What is expected:
Copy every line of the data in which the word "body" occurs.

Dataset content:
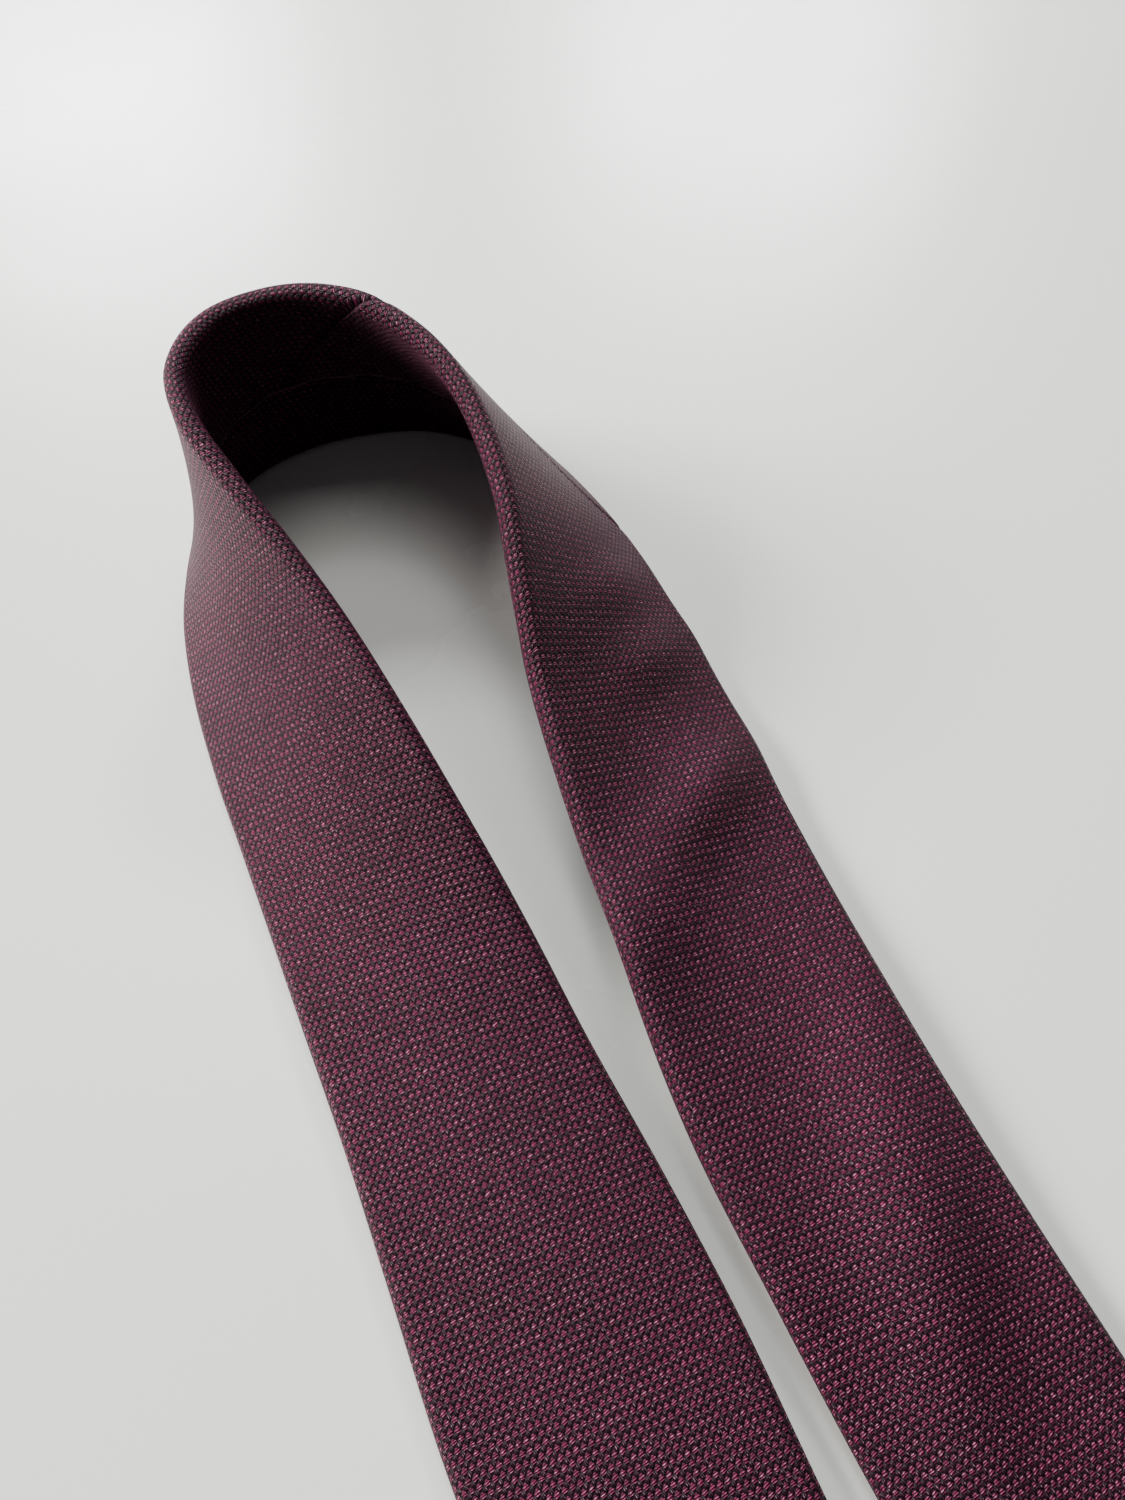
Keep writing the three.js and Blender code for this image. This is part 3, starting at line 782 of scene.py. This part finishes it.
# Interlining, brushed wool and cotton cloth cut on the bias. It runs the whole
# length inside the shell and gives the tie its body.
WOOL_COLOUR, WOOL_SHADE = (0.70, 0.66, 0.56), (0.56, 0.52, 0.43)
WOOL_LOW, WOOL_HIGH = -0.3, 0.9
WOOL_MARGIN = 1.5
wool, tree, shader = new_material(
    "interlining_wool", Specular_IOR_Level=0.15, Sheen_Weight=0.4, Roughness=0.95
)
cloth, yarns = woven(tree, Pitch_Across=1.6, Pitch_Along=1.6, Crimp=0.3)
fuzz = noise(tree, 1.2, 6.0, cloth)
tree.links.new(mixed(tree, fuzz, WOOL_SHADE, WOOL_COLOUR), shader.inputs["Base Color"])
nap = calc(tree, "ADD", yarns["Height"], fuzz)
roughened(tree, shader, nap, 0.6, WEAVE_DEPTH)


def layer(name, material, s, half, low, high):
    """A flat layer inside the shell, between two heights, as a closed thin sheet."""
    x = np.linspace(-1, 1, FLAP_POINTS)[None, :] * half[:, None]
    above = np.stack([x, x * 0 + high], -1)
    below = np.stack([x, x * 0 + low], -1)
    return ribbon(name, material, s[:, None] + x * 0, above, below, x)


def lay_interlining(name, s, nodes, from_point=None):
    half = width_at(s) / 2 - WOOL_MARGIN
    if from_point is not None:
        half = np.minimum(half, from_point(s) - 2 * WOOL_MARGIN)
    piece, flat, area = layer(name, wool, s, half, WOOL_LOW, WOOL_HIGH)
    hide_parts(*nodes)
    return piece


INSIDE_TIP = 3.5
s = stations_between(INSIDE_TIP, CUT_FRONT, (front_fold,))
nodes = ["interlining_front_tip", "interlining_front_leg"]
blend_front_fold(lay_interlining("front_interlining", s, nodes, lambda s: s))
s = stations_between(CUT_FRONT, cut_loop_front, (run_at_front(LIFT_Y),))
nodes = ["interlining_loop_front"]
blend_front_lift(lay_interlining("front_neck_interlining", s, nodes))
s = stations_between(cut_loop_front, cut_loop_neck, (neck_seam,), SEAM_REACH)
nodes = ["interlining_loop_neck"]
blend_neck(lay_interlining("neck_seam_interlining", s, nodes))
s = stations_between(cut_loop_neck, tail_seam, (tail_bend,), BEND_REACH)
nodes = ["interlining_tail_leg"]
blend_tail_lift(lay_interlining("neck_band_interlining", s, nodes))
s = stations_between(tail_seam, tail_tip - INSIDE_TIP, (run_at_tail(TAIL_FOLD),))
nodes = ["interlining_tail_tip"]
piece = lay_interlining("tail_interlining", s, nodes, lambda s: tail_tip - s)
blend_tail_fold(piece)

# Tipping, smooth lining cloth that closes the back of each point inside its hem.
TIPPING_COLOUR, TIPPING_SHADE = (0.075, 0.018, 0.04), (0.05, 0.012, 0.028)
TIPPING_LOW, TIPPING_HIGH = -1.1, -0.85
lining, tree, shader = new_material(
    "tipping_satin", Specular_IOR_Level=0.5, Sheen_Weight=0.1
)
cloth, yarns = woven(tree, Pitch_Across=0.5, Pitch_Along=0.5, Filaments=2.0)
colour = mixed(tree, yarns["Warp"], TIPPING_SHADE, TIPPING_COLOUR)
tree.links.new(colour, shader.inputs["Base Color"])
sheen = noise(tree, 0.3, 3.0, cloth)
tree.links.new(spread(tree, sheen, 0.28, 0.42), shader.inputs["Roughness"])
roughened(tree, shader, yarns["Height"], 0.35, WEAVE_DEPTH / 2)


def lay_tipping(name, node, body, s, from_point):
    half = np.minimum(width_at(s) / 2, from_point(s)) - 2 * SILK
    piece, flat, area = layer(name, lining, s, half, TIPPING_LOW, TIPPING_HIGH)
    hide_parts(node)
    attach(piece, body)


TIPPING_START, FRONT_TIPPING_END, TAIL_TIPPING_END = 2.5, 125, 75
s = stations_between(TIPPING_START, FRONT_TIPPING_END)
lay_tipping("front_tipping_cloth", "front_tipping", "front_end", s, lambda s: s)
s = stations_between(tail_tip - TAIL_TIPPING_END, tail_tip - TIPPING_START)
lay_tipping("tail_tipping_cloth", "tail_tipping", "tail_end", s, lambda s: tail_tip - s)

# Slip stitch: one loose silk thread up the back, which holds the flaps and the
# interlining together and lies in the groove at the edge of the upper flap.
THREAD_ROUND = 0.22
THREAD_SIDES = 6
STITCH_PITCH = 9
STITCH_INSET, STITCH_SWAY = 0.5, 0.25
STITCH_HEIGHT, STITCH_BOB = 0.32, 0.06
TACK_GAP = 4
THREAD_COLOUR, THREAD_SHADE = (0.11, 0.022, 0.05), (0.055, 0.012, 0.026)
thread, tree, shader = new_material(
    "sewing_thread", Specular_IOR_Level=0.4, Roughness=0.55, Sheen_Weight=0.2
)
where = tree.nodes.new("ShaderNodeTexCoord").outputs["Object"]
twist = tree.nodes.new("ShaderNodeTexWave")
twist.bands_direction = "DIAGONAL"
twist.inputs["Scale"].default_value = 600
twist.inputs["Distortion"].default_value = 1.5
tree.links.new(where, twist.inputs["Vector"])
colour = mixed(tree, twist.outputs["Fac"], THREAD_SHADE, THREAD_COLOUR)
tree.links.new(colour, shader.inputs["Base Color"])
roughened(tree, shader, twist.outputs["Fac"], 0.5, 0.0001)


def tube(name, points, radius, material):
    """A round thread through points, in metres, closed at both ends."""
    points = np.asarray(points, float)
    aim = np.gradient(points, axis=0)
    aim /= np.linalg.norm(aim, axis=1)[:, None]
    upright = np.array([0.13, 0.07, 0.99])
    first = np.cross(aim, upright)
    first /= np.linalg.norm(first, axis=1)[:, None]
    second = np.cross(aim, first)
    angle = 2 * math.pi * np.arange(THREAD_SIDES) / THREAD_SIDES
    ring = (
        points[:, None, :]
        + radius * np.cos(angle)[None, :, None] * first[:, None, :]
        + radius * np.sin(angle)[None, :, None] * second[:, None, :]
    )
    index = np.arange(len(points) * THREAD_SIDES).reshape(-1, THREAD_SIDES)
    after = np.roll(index, -1, axis=1)
    faces = np.stack([index[:-1], index[1:], after[1:], after[:-1]], -1)
    faces = faces.reshape(-1, 4).tolist()
    faces += [index[0].tolist(), index[-1][::-1].tolist()]
    mesh = bpy.data.meshes.new(name)
    mesh.from_pydata(ring.reshape(-1, 3).tolist(), [], faces)
    mesh.materials.append(material)
    mesh.polygons.foreach_set("use_smooth", [True] * len(mesh.polygons))
    return new_object(name, mesh)


def sew(name, start, end, nodes):
    s = np.arange(start, end, 1.0)
    x = OVERLAP[1] - STITCH_INSET
    x = x + STITCH_SWAY * np.sin(2 * math.pi * s / STITCH_PITCH)
    h = -ROUND + STITCH_HEIGHT
    h = h + STITCH_BOB * np.cos(2 * math.pi * s / STITCH_PITCH)
    piece = tube(name, on_strip(s, x, h), THREAD_ROUND * MM, thread)
    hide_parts(*nodes)
    return piece


front_tack = FRONT_SHOULDER + FRONT_OPEN
tail_tack = tail_tip - TAIL_SHOULDER - TAIL_OPEN
nodes = ["slip_stitch_front_tip", "slip_stitch_front_leg"]
blend_front_fold(sew("front_slip_stitch", front_tack + TACK_GAP, CUT_FRONT, nodes))
nodes = ["slip_stitch_loop_front"]
blend_front_lift(sew("front_neck_slip_stitch", CUT_FRONT, cut_loop_front, nodes))
nodes = ["slip_stitch_loop_neck"]
blend_neck(sew("neck_seam_slip_stitch", cut_loop_front, cut_loop_neck, nodes))
nodes = ["slip_stitch_tail_leg"]
blend_tail_lift(sew("neck_band_slip_stitch", cut_loop_neck, tail_seam, nodes))
nodes = ["slip_stitch_tail_tip"]
blend_tail_fold(sew("tail_slip_stitch", tail_seam, tail_tack - TACK_GAP, nodes))

# Bar tacks: close-wound stitches across the end of the slip stitch, which stop the
# flaps from pulling apart above each point.
TACK_WRAPS, WRAP_POINTS = 9, 12
TACK_REACH = 2.6
TACK_SHIFT = 2.4
WRAP_REACH, WRAP_HEIGHT, WRAP_RISE = 0.45, 0.5, 0.22


def bar_tack(name, node, body, s_tack, sense):
    turns = np.linspace(0, TACK_WRAPS * 2 * math.pi, TACK_WRAPS * WRAP_POINTS)
    share = turns / turns[-1]
    x = (share * 2 - 1) * TACK_REACH
    s = s_tack + sense * TACK_SHIFT + WRAP_REACH * np.cos(turns)
    h = -ROUND + WRAP_HEIGHT + WRAP_RISE * np.sin(turns)
    piece = tube(name, on_strip(s, x, h), THREAD_ROUND * MM, thread)
    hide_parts(node)
    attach(piece, body)


bar_tack("front_tack_thread", "front_bar_tack", "front_end", front_tack, -1)
bar_tack("tail_tack_thread", "tail_bar_tack", "tail_end", tail_tack, 1)

# Keeper loop, a folded band of the same silk that holds the tail when the tie is
# worn. Its turned ends are stitched to the back of the front blade.
KEEPER_PINCH, PINCH_SHARPNESS = 0.35, 12
BAND_BEND_POINTS, BAND_FACE_POINTS, BAND_STATIONS = 7, 9, 41


def folded_band(name, material, box_low, box_high, end_pinch):
    """A thin band with rounded long sides and thinner ends, between two corners in metres."""
    low, high = np.array(box_low), np.array(box_high)
    middle, size = (low + high) / 2, high - low
    radius = size[2] / 2
    turned = np.linspace(0, math.pi, BAND_BEND_POINTS)
    y_edge = size[1] / 2 - radius
    profile_y = np.linspace(-1, 1, BAND_FACE_POINTS) * y_edge
    over = [(y, radius) for y in profile_y]
    bend = [(radius * math.sin(a), radius * math.cos(a)) for a in turned[1:-1]]
    front = [(y_edge + y, z) for y, z in bend]
    under = [(y, -radius) for y in profile_y[::-1]]
    back = [(-y_edge - y, -z) for y, z in bend]
    section = np.array(over + front + under + back)
    along = np.linspace(-1, 1, BAND_STATIONS)
    rings, cloth_rings = [], []
    section_steps = np.linalg.norm(np.diff(section, axis=0), axis=1)
    around = np.concatenate([[0], np.cumsum(section_steps)])
    for t in along:
        pinch = 1 - end_pinch * abs(t) ** PINCH_SHARPNESS
        x = middle[0] + t * size[0] / 2
        rings.append([(x, middle[1] + y, middle[2] + z * pinch) for y, z in section])
        cloth_rings.append([(x / MM, a / MM) for a in around])
    index = np.arange(len(along) * len(section)).reshape(len(along), -1)
    after = np.roll(index, -1, axis=1)
    faces = np.stack([index[:-1], after[:-1], after[1:], index[1:]], -1)
    faces = faces.reshape(-1, 4).tolist()
    faces += [index[0][::-1].tolist(), index[-1].tolist()]
    mesh = bpy.data.meshes.new(name)
    mesh.from_pydata(np.array(rings).reshape(-1, 3).tolist(), [], faces)
    mesh.materials.append(material)
    cloth = np.array(cloth_rings).reshape(-1, 2)
    corner = np.zeros(len(mesh.loops), int)
    mesh.loops.foreach_get("vertex_index", corner)
    mesh.uv_layers.new(name="cloth").data.foreach_set("uv", cloth[corner].ravel())
    mesh.polygons.foreach_set("use_smooth", [True] * len(mesh.polygons))
    return new_object(name, mesh)


keeper = folded_band("keeper_silk", silk, keeper_low, keeper_high, KEEPER_PINCH)
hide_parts("keeper_loop")
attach(keeper, "front_end")


ROW_STITCHES, STITCH_POINTS = 7, 10
ROW_SWAY, ROW_BOB, ROW_THREAD_ROUND = 0.0004, 0.00008, 0.00015


def stitch_row(name, node, body):
    """A row of short stitches over a node's place, from its near to its far side."""
    low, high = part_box(node)
    middle = (low + high) / 2
    turns = np.linspace(0, ROW_STITCHES * 2 * math.pi, ROW_STITCHES * STITCH_POINTS)
    x = middle.x + ROW_SWAY * np.sin(turns)
    y = np.linspace(low.y + ROW_SWAY, high.y - ROW_SWAY, len(turns))
    z = middle.z + ROW_BOB * np.cos(turns)
    piece = tube(name, np.stack([x, y, z], -1), ROW_THREAD_ROUND, thread)
    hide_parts(node)
    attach(piece, body)


stitch_row("keeper_thread_left", "keeper_stitch_left", "front_end")
stitch_row("keeper_thread_right", "keeper_stitch_right", "front_end")

# Woven label, left blank, and a small folded tag, both sewn to the back of the
# front blade near the keeper loop.
LABEL_COLOUR, LABEL_SHADE = (0.022, 0.016, 0.024), (0.012, 0.009, 0.014)
LABEL_PINCH = 0.2
label_cloth, tree, shader = new_material(
    "label_cloth", Specular_IOR_Level=0.3, Roughness=0.7
)
cloth, yarns = woven(tree, Pitch_Across=0.7, Pitch_Along=0.7, Filaments=1.0)
colour = mixed(tree, yarns["Warp"], LABEL_SHADE, LABEL_COLOUR)
tree.links.new(colour, shader.inputs["Base Color"])
roughened(tree, shader, yarns["Height"], 0.6, WEAVE_DEPTH / 2)

for name, node in (("blank_label", "maker_label"), ("blank_tag", "care_tag")):
    low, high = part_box(node)
    piece = folded_band(name, label_cloth, low, high, LABEL_PINCH)
    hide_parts(node)
    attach(piece, "front_end")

Task solution:
# length inside the shell and gives the tie its body.
def lay_tipping(name, node, body, s, from_point):
    attach(piece, body)
def bar_tack(name, node, body, s_tack, sense):
    attach(piece, body)
def stitch_row(name, node, body):
    attach(piece, body)